- Directed by: Sophie Laloy
- Written by: Sophie Laloy
- Starring: Judith Davis Isild Le Besco
- Production company: Little Stone Distribution
- Release date: 2009 (France);
- Running time: 96 minutes
- Country: France
- Language: French

= You Will Be Mine =

Je te mangerais (literally I will eat you in English; marketed under the title You Will be Mine) is a 2009 French drama film written and directed by Sophie Laloy.

== Synopsis ==

Marie (Judith Davis) moves to Lyon to attend the conservatory. Her parents have arranged for her to live in the apartment of a distant friend, Emma. Emma (Isild Le Besco) has been living alone since her father died and her mother left her to move to New York. Living together with this childhood friend, whom she had forgotten, proves difficult for Marie, as Emma is very possessive. Emma's demands, which she put up with at first, turned out to be increasingly painful for Marie, who does not have friends. One evening, Emma loses control of herself and tries to get intimate with Marie, who is so upset that her studies suffer. Emma wants Marie to be all hers, and in her sick desire, she will do anything. Marie realizes that Emma is like a child deprived of love, but she is unable to bear the intimacy that is destroying her life.

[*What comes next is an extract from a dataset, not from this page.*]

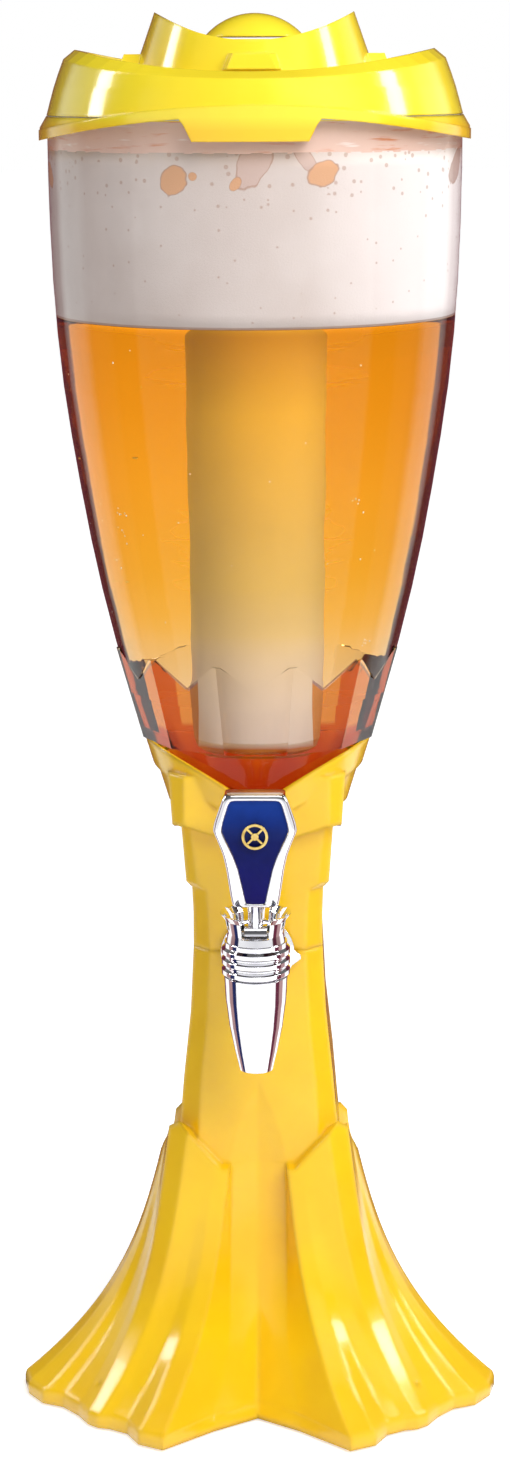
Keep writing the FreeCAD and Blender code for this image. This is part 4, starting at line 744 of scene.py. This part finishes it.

The result is a tumultuous relationship between the two students, who are successively friends, lovers and enemies; the feelings between them evolve to the rhythm of the music.

== Cast ==
- Judith Davis : Marie Dandin
- Isild Le Besco : Emma
- Édith Scob : Mademoiselle Lainé
- Johan Libéreau : Sami Decker
- Marc Chapiteau : Hervé Dandin
- Fabienne Babe : Odile Dandin
- Alain Beigel : Yves
- Denis Ménochet : Yves's friend

==Production==
The film was shot in Paris, as well as in Lyon for many of the exteriors.